WFF Facility Services, Loyola’s custodial services provider, gave out raises to their employees last August, but not all of the staff were pleased with their increase.
“Pay raises (were) a joke,” said Fred Scott, a WFF worker who works in the Danna Center. “And on top of that, it’s almost as if (management) wants you to bow to them.”
Many among the staff echoed this sentiment.
Loyola wrote a stipulation into their contract with WFF Services that requires them to pay their staff at Loyola a “social justice wage.”
Michael Dixon, a 24-year employee for WFF at Loyola, said that he believes the wage paid to the housekeeping staff at Loyola is not a “social justice wage” because “it doesn’t balance with the cost of living … You either have to be on another (government) program or have another job.”
Sheila Cernicek, human resource manager for Clean-Tech Company, WFF’s sister company, said in an e-mail that she believes WFF employees are receiving socially just wages.

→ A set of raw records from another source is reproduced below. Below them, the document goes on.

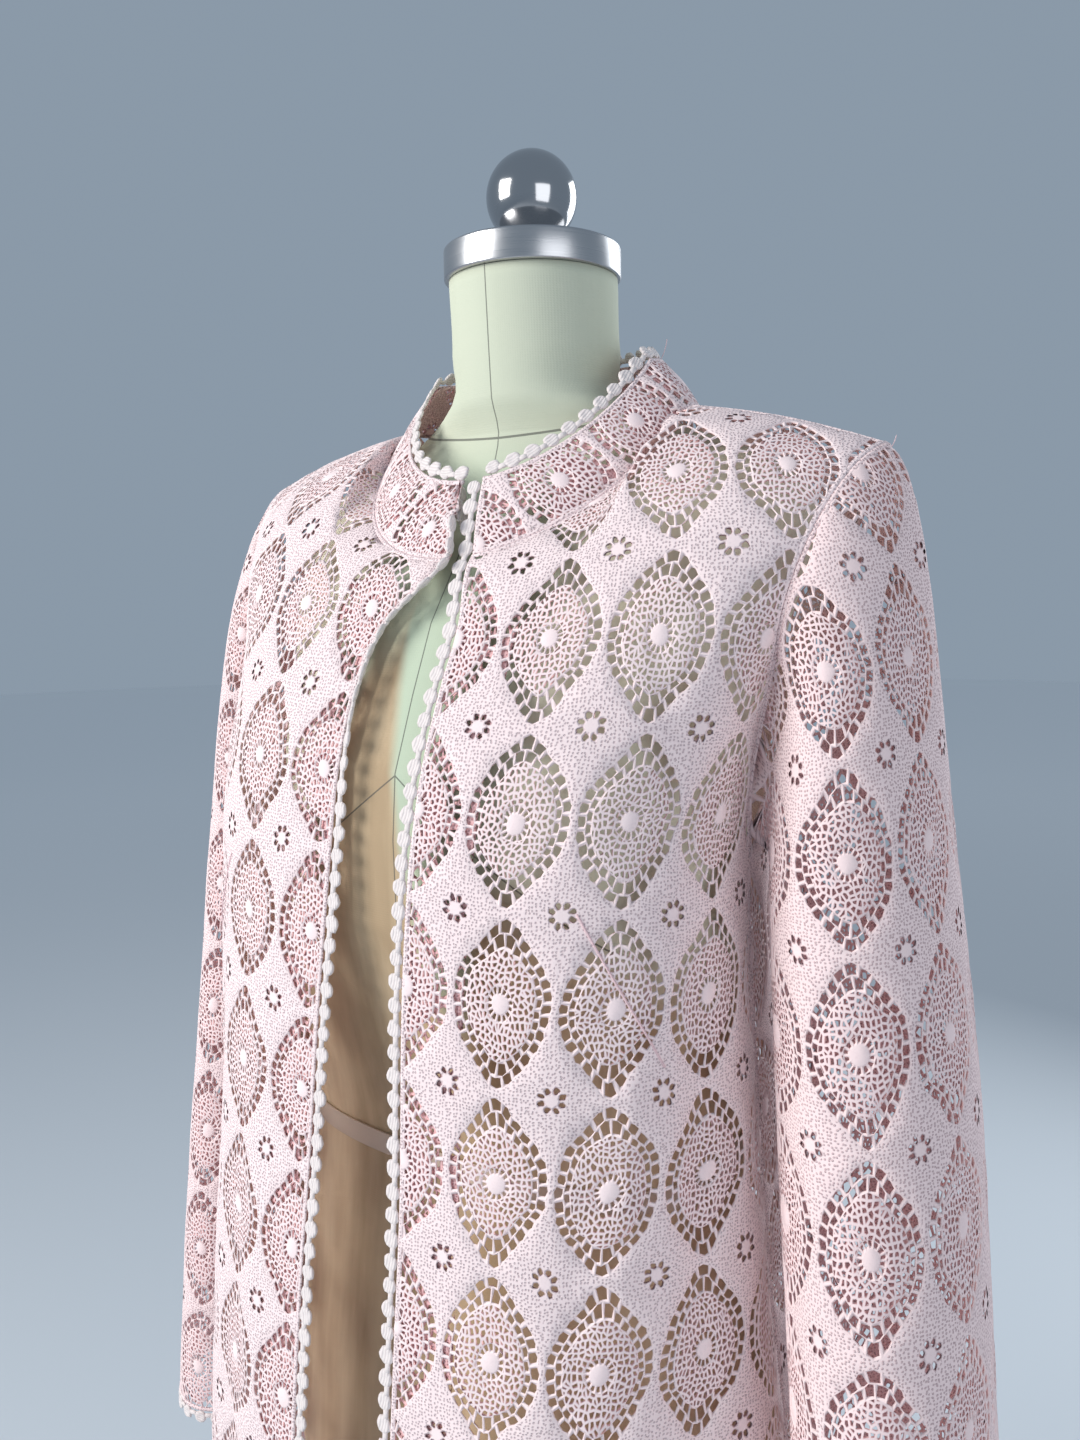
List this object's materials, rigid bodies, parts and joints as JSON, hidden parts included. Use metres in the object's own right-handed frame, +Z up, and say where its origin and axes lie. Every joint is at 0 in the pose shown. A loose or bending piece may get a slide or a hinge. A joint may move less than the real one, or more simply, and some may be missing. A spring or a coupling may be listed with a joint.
{
  "type": "crochet jacket on dress form",
  "caption": "Open-work crochet jacket with long sleeves and a stand collar, worn open on a limbless dress form with a neck cap, ball finial, pole and round base.",
  "frame": {"origin": "centre of the underside of the round base, on the axis of the pole and neck", "axes": "+Z up, the jacket's front faces -Y, the wearer's left is +X"},
  "size_m": [0.5639, 0.3493, 1.5433],
  "materials": {
    "lace": "pale pink cotton crochet",
    "edging": "ivory cotton yarn",
    "form": "cream linen cover",
    "tape": "pinkish beige cotton tape",
    "steel": "brushed",
    "polished": "polished",
    "base": "dark grey powder coat"
  },
  "bodies": {
    "root": {"back": "lace", "front_left": "lace", "front_right": "lace", "collar": "lace", "sleeve_left_front": "lace", "sleeve_left_back": "lace", "sleeve_right_front": "lace", "sleeve_right_back": "lace", "edging_left": "edging", "edging_right": "edging", "edging_collar": "edging", "edging_cuff_left": "edging", "edging_cuff_right": "edging", "dress_form": "form", "waist_tape": "tape", "neck_cap": "steel", "pole": "steel", "finial": "polished", "stand_base": "base"}
  },
  "joints": []
}
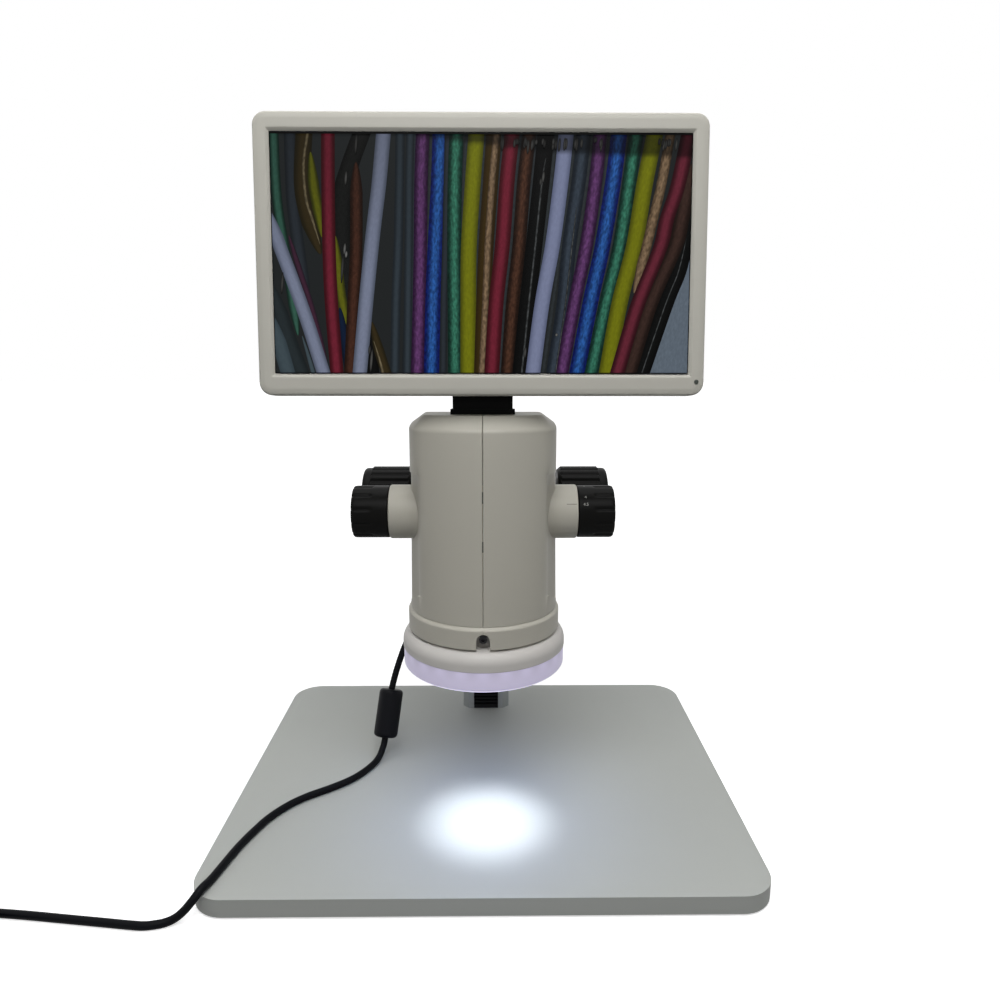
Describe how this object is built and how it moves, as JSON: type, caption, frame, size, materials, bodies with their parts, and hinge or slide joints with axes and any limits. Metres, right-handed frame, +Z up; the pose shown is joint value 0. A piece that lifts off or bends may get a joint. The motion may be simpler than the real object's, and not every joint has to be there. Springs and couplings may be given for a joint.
{
  "type": "lcd digital microscope",
  "caption": "Bench zoom microscope: a camera head with ring light and tilting display, on a rack-focused column over a wide base plate.",
  "frame": {"origin": "middle of the base plate's footprint, on the surface the rubber feet rest on", "axes": "+Z up along the column, +X to the right of the person who looks at the display, +Y away from them, towards the column"},
  "size_m": [0.525, 0.393, 0.4512],
  "materials": {
    "base_paint": "light grey fine powder coat on a steel plate",
    "cream_paint": "cream satin paint on cast aluminium",
    "cream_plastic": "cream moulded plastic with a fine texture",
    "display_plastic": "pale grey moulded plastic",
    "column_metal": "anodised aluminium, drawn along its length",
    "black_metal": "satin black paint on metal",
    "rack_steel": "blackened steel rack",
    "shaft_steel": "ground steel shaft",
    "screw_steel": "black oxide steel screws",
    "bright_screw": "zinc plated steel screws",
    "brass": "turned brass",
    "frame_metal": "cast aluminium frame",
    "lens_glass": "coated optical glass",
    "circuit_board": "green circuit board with dark chips",
    "led_white": "white light-emitting diodes",
    "diffuser": "milky translucent diffuser",
    "knob_plastic": "black moulded plastic with ribs",
    "screen": "display panel showing a live picture",
    "indicator": "small clear light pipe",
    "button_plastic": "dark grey button caps",
    "foot_rubber": "black rubber",
    "cord_rubber": "black flexible cord jacket",
    "cord_plastic": "black moulded plastic of the plugs and the ferrite bead"
  },
  "bodies": {
    "stand": {"base_plate": "base_paint", "rubber_feet": "foot_rubber", "column": "column_metal", "rack": "rack_steel", "column_cap": "black_metal", "column_screws": "screw_steel", "cord_drop": "cord_rubber", "ferrite": "cord_plastic", "cord_run": "cord_rubber", "cord_coil": "cord_rubber", "usb_plug": "cord_plastic"},
    "head": {"focus_carriage": "cream_paint", "gib_strip": "brass", "gib_screws": "screw_steel", "head_arm": "cream_paint", "arm_screws": "screw_steel", "chassis": "frame_metal", "head_shell_left": "cream_plastic", "head_shell_right": "cream_plastic", "shell_screws": "screw_steel", "collar_screw": "screw_steel", "objective_cell": "black_metal", "front_lens": "lens_glass", "zoom_barrel": "black_metal", "camera_body": "black_metal", "camera_board": "circuit_board", "driver_board": "circuit_board", "power_socket": "cord_plastic", "cord_plug": "cord_plastic", "zoom_boss_left": "cream_plastic", "zoom_boss_right": "cream_plastic", "ring_housing": "cream_plastic", "led_board": "circuit_board", "leds": "led_white", "ring_diffuser": "diffuser", "display_bracket": "black_metal", "bracket_screws": "screw_steel", "hinge_pin": "shaft_steel"},
    "focus_drive": {"focus_shaft": "shaft_steel", "focus_knob_left": "knob_plastic", "focus_knob_right": "knob_plastic"},
    "zoom_drive_left": {"zoom_knob_left": "knob_plastic", "zoom_shaft_left": "shaft_steel"},
    "zoom_drive_right": {"zoom_knob_right": "knob_plastic", "zoom_shaft_right": "shaft_steel"},
    "drum": {"zoom_drum": "brass"},
    "front_group": {"zoom_lens_front": "lens_glass"},
    "rear_group": {"zoom_lens_rear": "lens_glass"},
    "display": {"display_bezel": "display_plastic", "display_cover": "display_plastic", "display_mount": "black_metal", "display_screws": "bright_screw", "lcd_panel": "screen", "display_board": "circuit_board", "indicator_lens": "indicator"},
    "menu": {"menu_button": "button_plastic"},
    "down": {"down_button": "button_plastic"},
    "up": {"up_button": "button_plastic"},
    "source": {"source_button": "button_plastic"},
    "power": {"power_button": "button_plastic"}
  },
  "joints": [
    {"name": "focus_slide", "type": "slide", "parent": "stand", "child": "head", "axis": [0, 0, 1], "range_m": [-0.08, 0.044], "deforming": ["cord_drop"]},
    {"name": "focus_turn", "type": "hinge", "parent": "head", "child": "focus_drive", "pos_m": [0, 0.085, 0.2055], "axis": [1, 0, 0], "range_deg": [-300, 520]},
    {"name": "zoom_drum_turn", "type": "hinge", "parent": "head", "child": "drum", "pos_m": [0, -0.069, 0.2295], "axis": [0, 0, 1], "range_deg": [0, 72]},
    {"name": "zoom_left_turn", "type": "hinge", "parent": "head", "child": "zoom_drive_left", "pos_m": [-0.05, -0.069, 0.2295], "axis": [1, 0, 0], "range_deg": [-268.43, 0]},
    {"name": "zoom_right_turn", "type": "hinge", "parent": "head", "child": "zoom_drive_right", "pos_m": [0.05, -0.069, 0.2295], "axis": [1, 0, 0], "range_deg": [0, 268.43]},
    {"name": "front_group_slide", "type": "slide", "parent": "head", "child": "front_group", "axis": [0, 0, 1], "range_m": [0, 0.0142]},
    {"name": "rear_group_slide", "type": "slide", "parent": "head", "child": "rear_group", "axis": [0, 0, 1], "range_m": [-0.0102, 0]},
    {"name": "display_tilt", "type": "hinge", "parent": "head", "child": "display", "pos_m": [0, -0.072, 0.352], "axis": [1, 0, 0], "range_deg": [-30, 5]},
    {"name": "menu_press", "type": "slide", "parent": "display", "child": "menu", "axis": [0, -0.9945, 0.1045], "range_m": [0, 0.0008], "stiffness_N_per_m": 600},
    {"name": "down_press", "type": "slide", "parent": "display", "child": "down", "axis": [0, -0.9945, 0.1045], "range_m": [0, 0.0008], "stiffness_N_per_m": 600},
    {"name": "up_press", "type": "slide", "parent": "display", "child": "up", "axis": [0, -0.9945, 0.1045], "range_m": [0, 0.0008], "stiffness_N_per_m": 600},
    {"name": "source_press", "type": "slide", "parent": "display", "child": "source", "axis": [0, -0.9945, 0.1045], "range_m": [0, 0.0008], "stiffness_N_per_m": 600},
    {"name": "power_press", "type": "slide", "parent": "display", "child": "power", "axis": [0, -0.9945, 0.1045], "range_m": [0, 0.0008], "stiffness_N_per_m": 600}
  ],
  "couplings": [
    {"joint": "focus_turn", "follows": "focus_slide", "rad_per_m": -111.11},
    {"joint": "zoom_left_turn", "follows": "zoom_drum_turn", "ratio": -3.7143},
    {"joint": "zoom_right_turn", "follows": "zoom_drum_turn", "ratio": 3.7143},
    {"joint": "front_group_slide", "follows": "zoom_drum_turn", "m_per_rad": 0.011141},
    {"joint": "rear_group_slide", "follows": "zoom_drum_turn", "m_per_rad": -0.007958}
  ]
}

According to Cernicek, WFF Loyola’s new hires receive a starting wage of $7.25 per hour, plus benefits including health care, sick leave, holiday pay, vacation pay, dental coverage and life insurance.
Tulane University’s custodial provider, UGL-Unicco, starts their new hires at $8 per hour and also offers benefits.
According to Cernicek, roughly 60 percent of WFF employees at Loyola are receiving less than $18,000 but more than $14,000 in yearly salaries.
According to the U.S. Department of Health and Human Services, the poverty threshold income level for a family of three was $17,158 in 2009.
Dixon said that although most of the custodial staff are married and have a second income stream at home, he knows some WFF Loyola housekeepers who are single mothers and are struggling with low pay.
According to Cernicek, salaries are reviewed on an annual basis and raises range from two to three percent.
Cernicek did not respond to questions regarding criteria for determining wages, but did say that on-site management performs evaluations and that “100 percent of our employees received raises last August.”
“Most employees in any given industry make claims that they are not paid adequately,” Cernicek said in response to employee claims of low pay. “WFF pays wages consistent with the prevailing wages paid to housekeepers in the New Orleans area. Work loading and compensatory practices are consistent with past practices at Loyola University.”
Jean-Paul Arguello can be reached at jarguell@loyno.edu
Waging a war against wages
Some employees say pay does not amount to a “social justice wage”
Published: Thursday, February 25, 2010
Updated: Thursday, February 25, 2010



3 comments
I didn't go into great detail as you have and I commend you for your efforts in getting closer to the heart of the matter. This is a more complex issue than others realize; at the end of the day Loyola Administration does make the final call on EVERY issue on campus, including business realities of it's outside vendors.
Loyola Administration understands that the more financial pressure placed on WFF and Sodexo to pay employees more will result in a negociation that would result in money's leaving Loyola's bottom line to compensate these vendors to assist in make their financial goals....Loyola will never jeopordize their own bottom line to assist anothers.
----The sad realization that I've come to is that the term is totally vacuous. It may have had a real, quantifiable definition at one point, but today all that remains is empty rhetoric.If Loyola hopes to establish itself as a Social Justice University (which was printed on our University apparel at one point...), then it needs to add substance to its claim that it pays a "social justice wage." Tying the base salary to a calculable "living wage" would be a great start.
Are these employees year-round workers or are they only employed during the school year? Meaning the wages reflected above may be for 9 months work not 12.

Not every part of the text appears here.